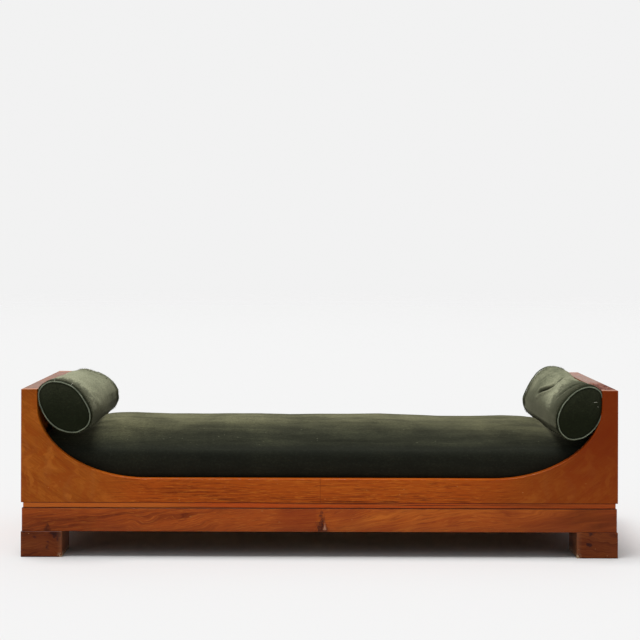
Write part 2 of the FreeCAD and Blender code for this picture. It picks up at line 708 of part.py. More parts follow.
def make_bolsters():
    left = Bolster("left_bolster", -1, size("crown_left"),
                   (size("left_half_width"), size("left_half_width")),
                   (size("left_front_half_height"), size("left_rear_half_height")), size("left_tilt"))
    right = Bolster("right_bolster", 1, size("crown_right"),
                    (size("right_front_half_width"), size("right_rear_half_width")),
                    (size("right_front_half_height"), size("right_rear_half_height")),
                    size("right_tilt"))
    for bolster in (left, right):
        whole = bolster.body()
        for end, word in ((-1, "front"), (1, "rear")):
            whole = whole.fuse(bolster.end_disc(end))
            add_solid(f"{bolster.name}_{word}_piping", bolster.piping(end))
        for end in (-1, 1):
            whole = whole.cut(bolster.piping(end, size("piping_clearance")))
        add_solid(bolster.name, whole)
    return left, right


def add_solid(name, shape):
    feature = doc.addObject("Part::Feature", name)
    feature.Label = name
    feature.Shape = shape


# Mattress: domed across, its long sides a little drawn in, nested under the bolsters

def mattress_section(x, draw, fall, crown):
    """Closed wire of the mattress across the bed, with rounded lower edges and shoulders."""
    half = size("inner_depth") - size("mattress_clearance") - draw
    bottom = size("slat_top") + size("soft_clearance")
    seam = bottom + size("mattress_side") - fall
    corner, shoulder = size("mattress_corner"), size("mattress_shoulder")
    dome = (half ** 2 + crown ** 2) / (2 * crown)
    below = seam + crown - dome
    # the shoulder arc touches the side and the dome
    turn_z = below + math.sqrt((dome - shoulder) ** 2 - (half - shoulder) ** 2)
    slope = math.atan2(half - shoulder, turn_z - below)
    meet = V(x, -dome * math.sin(slope), below + dome * math.cos(slope))
    lean = (slope + math.pi / 2) / 2
    bend = V(x, -half + shoulder - shoulder * math.sin(lean), turn_z + shoulder * math.cos(lean))
    side = V(x, -half, turn_z)
    low = V(x, -half, bottom + corner)
    tuck = corner * (1 - math.sqrt(0.5))
    round_low = V(x, -half + tuck, bottom + tuck)
    flat = V(x, -half + corner, bottom)
    front = [flat, round_low, low, side, bend, meet]
    rear = [V(p.x, -p.y, p.z) for p in front]
    edges = [Part.LineSegment(rear[0], front[0]),
             Part.Arc(front[0], front[1], front[2]),
             Part.LineSegment(front[2], front[3]),
             Part.Arc(front[3], front[4], front[5]),
             Part.Arc(front[5], V(x, 0, seam + crown), rear[5]),
             Part.Arc(rear[5], rear[4], rear[3]),
             Part.LineSegment(rear[3], rear[2]),
             Part.Arc(rear[2], rear[1], rear[0])]
    return Part.Wire([edge.toShape() for edge in edges])


def make_mattress(bolsters):
    half = size("inner_length") - size("mattress_clearance")
    radius = size("mattress_end")
    crowns = {-1: size("crown_left"), 1: size("crown_right")}
    # distance from the middle and how far the outline is drawn in there
    stations = [(share * (half - radius), 0.0) for share in (0.25, 0.5, 0.75, 1.0)]
    for step in range(1, END_STEPS + 1):
        turn = step / END_STEPS * math.pi / 2
        stations.append((half - radius + radius * math.sin(turn), radius * (1 - math.cos(turn))))
    wires = [mattress_section(0, size("mattress_draw"), 0, size("crown_middle"))]
    for side in (-1, 1):
        for away, round_off in stations:
            share = away / half
            draw = size("mattress_draw") * (1 - share) + round_off
            crown = size("crown_middle") + share * (crowns[side] - size("crown_middle"))
            # the shoulder falls by half of what the end draws in and the crown by the rest
            fall = round_off / 2
            wires.append(mattress_section(side * away, draw, fall, crown - fall))
    wires.sort(key=lambda wire: wire.BoundBox.Center.x)
    whole = Part.makeLoft(wires, True, True)
    for bolster in bolsters:
        whole = whole.cut(bolster.body(grow=size("soft_clearance")))
    add_solid("mattress", whole)


def check_and_write():
    for thing in doc.Objects:
        if "Invalid" in thing.State or "Error" in thing.State:
            raise ValueError(f"{thing.Label} didn't recompute: {thing.State}")
    os.makedirs("parts", exist_ok=True)
    pieces = [t for t in doc.Objects if t.TypeId in ("PartDesign::Body", "Part::Feature")]
    for piece in pieces:
        if piece.Shape.isNull() or not piece.Shape.isValid() or not piece.Shape.Solids:
            raise ValueError(f"{piece.Label} has no sound solid")
    for piece in pieces:
        piece.Shape.exportStep(f"parts/{piece.Label}.step")
        box = piece.Shape.BoundBox
        print(f"{piece.Label}: {len(piece.Shape.Solids)} solid(s), volume {piece.Shape.Volume:.0f}, "
              f"x {box.XMin:.1f} {box.XMax:.1f}, y {box.YMin:.1f} {box.YMax:.1f}, "
              f"z {box.ZMin:.1f} {box.ZMax:.1f}")


def main():
    for word, turned in (("front", False), ("rear", True)):
        make_side_panel(f"{word}_side_panel", turned)
        make_long_strip(f"{word}_strip", turned)
        make_long_apron(f"{word}_apron", turned)
        make_ledger(f"{word}_slat_ledger", turned)
    for word, turned in (("left", False), ("right", True)):
        make_end_board(f"{word}_end_board", turned)
        make_end_strip(f"{word}_strip", turned)
        make_end_apron(f"{word}_apron", turned)
    for row_word, side_y in (("front", -1), ("rear", 1)):
        for end_word, side_x in (("left", -1), ("right", 1)):
            make_foot(f"{row_word}_{end_word}_foot", side_x, side_y)
            make_corner_block(f"{row_word}_{end_word}_corner_block", side_x, side_y)
    make_stretcher("centre_stretcher")
    for number, share in enumerate(slat_shares(), start=1):
        make_slat(f"slat_{number:02d}", share)
    add_fasteners()
    make_mattress(make_bolsters())
    doc.recompute()
    check_and_write()


main()
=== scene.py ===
import json
import math

import bmesh
import bpy
import numpy as np
from mathutils import Matrix, Vector, noise
from mathutils.bvhtree import BVHTree

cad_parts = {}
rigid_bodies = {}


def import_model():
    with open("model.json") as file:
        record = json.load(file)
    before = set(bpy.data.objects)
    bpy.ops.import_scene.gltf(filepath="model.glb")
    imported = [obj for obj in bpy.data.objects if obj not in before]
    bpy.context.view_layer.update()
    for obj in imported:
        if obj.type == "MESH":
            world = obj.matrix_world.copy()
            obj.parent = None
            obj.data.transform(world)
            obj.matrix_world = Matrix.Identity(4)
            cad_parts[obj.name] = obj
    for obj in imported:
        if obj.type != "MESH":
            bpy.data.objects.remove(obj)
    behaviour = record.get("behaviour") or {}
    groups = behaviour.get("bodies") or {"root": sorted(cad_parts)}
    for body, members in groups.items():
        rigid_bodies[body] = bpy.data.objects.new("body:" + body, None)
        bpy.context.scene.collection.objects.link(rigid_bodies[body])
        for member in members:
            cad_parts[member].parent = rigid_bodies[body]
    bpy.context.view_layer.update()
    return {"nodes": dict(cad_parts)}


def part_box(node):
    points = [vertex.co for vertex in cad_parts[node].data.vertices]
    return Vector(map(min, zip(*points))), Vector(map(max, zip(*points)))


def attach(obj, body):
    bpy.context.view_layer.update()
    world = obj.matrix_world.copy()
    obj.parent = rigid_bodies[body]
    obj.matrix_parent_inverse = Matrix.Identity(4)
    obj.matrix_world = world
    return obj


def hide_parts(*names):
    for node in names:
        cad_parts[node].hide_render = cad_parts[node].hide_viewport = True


bl_info = {
    "name": "Velvet daybed",
    "version": (1, 0, 0),
    "blender": (4, 5, 0),
    "location": "3D View > Sidebar > Daybed",
    "description": "Finishes a wooden daybed with veneers, a velvet mattress and two velvet bolsters",
    "category": "Object",
}

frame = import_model()

MM = 0.001


def box_of(node):
    """Lowest and highest corner of a node as two plain tuples."""
    low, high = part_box(node)
    return tuple(low), tuple(high)


PANEL_LOW, PANEL_HIGH = box_of("front_side_panel")
BOARD_LOW, BOARD_HIGH = box_of("left_end_board")
APRON_LOW, APRON_HIGH = box_of("front_apron")
PANEL_BOTTOM, PANEL_TOP = PANEL_LOW[2], PANEL_HIGH[2]
APRON_BOTTOM, APRON_TOP = APRON_LOW[2], APRON_HIGH[2]
BOARD_TOP = BOARD_HIGH[2]
CROWN_TOP = box_of("mattress")[1][2]
INNER_LENGTH = -BOARD_HIGH[0]
INNER_DEPTH = BOARD_HIGH[1]
SEAT_LEVEL = box_of("slat_01")[1][2]
SEAM_AWAY = (box_of("left_bolster_rear_piping")[0][1] + box_of("left_bolster_rear_piping")[1][1]) / 2


# Sizes and colours that a user would change

def tone_property(name, text, *tone):
    return bpy.props.FloatVectorProperty(name=name, description=text, subtype="COLOR", size=3, min=0, max=1,
                                         default=tone)


def share_property(name, text, default):
    return bpy.props.FloatProperty(name=name, description=text, subtype="FACTOR", min=0, max=1, default=default)


def length_property(name, text, millimetres):
    return bpy.props.FloatProperty(name=name, description=text, subtype="DISTANCE", unit="LENGTH",
                                   default=millimetres * MM)


def number_property(name, text, default):
    return bpy.props.FloatProperty(name=name, description=text, default=default)


class WoodLook(bpy.types.PropertyGroup):
    panel_tone: tone_property("Panel tone", "Middle tone of the veneer in the middle of the bed",
                              0.50, 0.089, 0.0040)
    olive_tone: tone_property("Olive tone", "Brown tone of the figured veneer at the ends", 0.425, 0.099, 0.0060)
    dark_tone: tone_property("Dark tone", "Dark grain lines", 0.205, 0.028, 0.0015)
    light_tone: tone_property("Light tone", "Light streaks between the grain lines", 0.66, 0.160, 0.0100)
    foot_tone: tone_property("Foot tone", "Middle tone of the block feet", 0.190, 0.034, 0.0032)
    plain_tone: tone_property("Inner wood tone", "Bare wood of slats, ledgers and blocks", 0.33, 0.22, 0.125)
    gloss: share_property("Polish", "Strength of the polish over the veneer", 0.24)


class VelvetLook(bpy.types.PropertyGroup):
    deep_tone: tone_property("Deep tone", "Velvet looked into along its pile", 0.0090, 0.0098, 0.0060)
    worn_tone: tone_property("Worn tone", "Velvet whose pile is brushed or worn", 0.052, 0.055, 0.030)
    sheen_tone: tone_property("Sheen tone", "Light that the pile catches at a low angle", 0.80, 0.78, 0.52)
    cord_tone: tone_property("Piping tone", "Cloth of the covered cords", 0.190, 0.215, 0.145)


class CushionSizes(bpy.types.PropertyGroup):
    mattress_voxel: length_property("Mattress grid", "Spacing of the mattress's points before it is inflated", 15)
    bolster_voxel: length_property("Bolster grid", "Spacing of a bolster's points before it is inflated", 7.5)
    inset: length_property("Slack", "How much smaller a cover is before it is inflated", 7)
    cap: length_property("Swelling limit", "Furthest that a point of a cover may move", 24)
    pressure: number_property("Pressure", "Pressure of the filling on its cover", 4.0)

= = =

YOUR INSTRUCTIONS »
Count how many lines of the data include the word "copy". Your reply should be that number alone.

SOLUTION TO THE PROBLEM »
2